3 Oct 2022

 

PAY WHAT YOU CAN

The Wheeler Centre

176 Little Lonsdale Street
Melbourne 3000

WHEN

Monday 3 October, 6.30pm – 7.30pm

A showcase of writers with disability share works that reimagine and write towards a better and more inclusive future of health.  

This event will also be live-streamed, viewable on the Wheeler Centre website from 6.30pm on Monday 3 October.

 

This event is part of The Big Anxiety Speaker Series, co-presented by RMIT Culture and The Wheeler Centre

About

Curated by award-winning poet Andy Jackson, this showcase event features an assembly of writers with disability. They’ll share their visions for what the future of health can and should be, through performance, poetry, essay and memoir.   
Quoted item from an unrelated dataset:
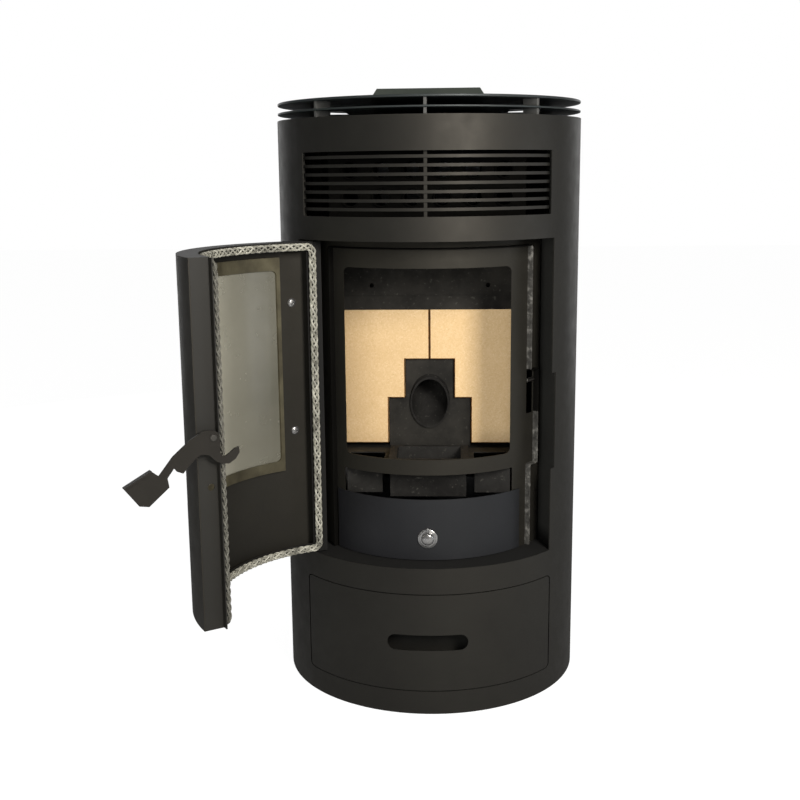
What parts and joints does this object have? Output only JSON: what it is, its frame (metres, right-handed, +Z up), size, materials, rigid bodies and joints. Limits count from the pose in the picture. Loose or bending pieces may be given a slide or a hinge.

Featuring writers such as  Alex Creece, Anna Jacobson, Beau Windon, Gemma Mahadeo and Sarah Stivens, immerse yourself in creative explorations of ableism, love, shame, solidarity, ingenuity and more, while imagining a better and more inclusive future of health. 

Artist Biography

Andy Jackson

Andy Jackson is a poet, essayist and creative writing teacher, and was awarded the inaugural Writing the Future of Health Fellowship with RMIT’s Health Tranformation Lab. He has featured at literary events and arts festivals in Ireland, India, the USA and across Australia, including Melbourne Writers Festival, Castlemaine State Festival, Queensland Poetry Festival, and on ABC Radio National. He has been shortlisted for the Kenneth Slessor Prize for Poetry for Among the Regulars (papertiger, 2010), the John Bray Poetry Award for Music Our Bodies Can’t Hold (Hunter Publishers, 2017) and the Victorian Premier’s Prize for Poetry for Human Looking(Giramondo, 2021), which won the 2022 ALS Gold Medal. Andy has co-edited disability-themed issues of Southerly and Australian Poetry Journal, and is currently working on a collection of lyric essays entitled Hunches: Thinking Through a Body.

Alex Creece

Alex Creece is a writer, poet, student, collage artist, and average kook living on Wadawurrung land. She also tinkers with other people’s poems as the Production Editor for Cordite Poetry Review. Alex was awarded a Write-ability Fellowship in 2019 and a Wheeler Centre Hot Desk Fellowship in 2020. A sample of Alex’s work was Highly Commended in the 2019 Next Chapter Scheme, and she was shortlisted for the Kat Muscat Fellowship in 2021.

Anna Jacobson

Anna Jacobson is a writer and artist from Brisbane. Amnesia Findings (UQP, 2019) is her first full-length poetry collection, which won the 2018 Thomas Shapcott Poetry Prize. In 2020 Anna won the Nillumbik Prize for Contemporary Writing (Open Creative Nonfiction), was awarded a Queensland Writers Fellowship, and was shortlisted in the Spark Prize. In 2018 she won the Queensland Premier’s Young Publishers and Writers Award. Her poetry chapbook The Last Postman was published with Vagabond Press (2018) as part of the decibel 3 series.

Beau Windon

Beau Windon is a neurodivergent writer of Wiradjuri descent based in Naarm. His greatest loves are YA and speculative fiction, meaning he spends most of his time writing quirky stories about quirky people in quirky situations. Currently he is focused on developing his hybrid memoir (quirky stories about his quirky self) and poetry about all the dark goo slathered around his brain. Beau is passionate about creating greater awareness about neurodiversity and mental health issues. If you ever converse with him and it gets too awkward just mention pro wrestling and he’ll ramble about it for hours.

Sarah Stivens

Sarah Stivens is an emerging poet from Boon Wurrung Country/Melbourne. Her words have appeared in Cordite, Baby Teeth Journal, Catalyst, Bowen Street Press and other online spaces. She is the ASA/Ray Koppe Varuna fellow for 2022, and a Writers Victoria Writeability fellow. Her work has been shortlisted for the 2022 Ada Cambridge Poetry Prize.

Gemma Mahadeo

Gemma Mahadeo moved to Australia in 1987. Their written work and multimedia work has been published nationally, both online and in print. They are a founding member of The Disabled QBIPOC Collective, along with CB Mako, Hannah Morphy-Walsh, and Pauline Vetuna. When not writing, they occasionally make music, drink lots of tea and beer, and fuss over cats.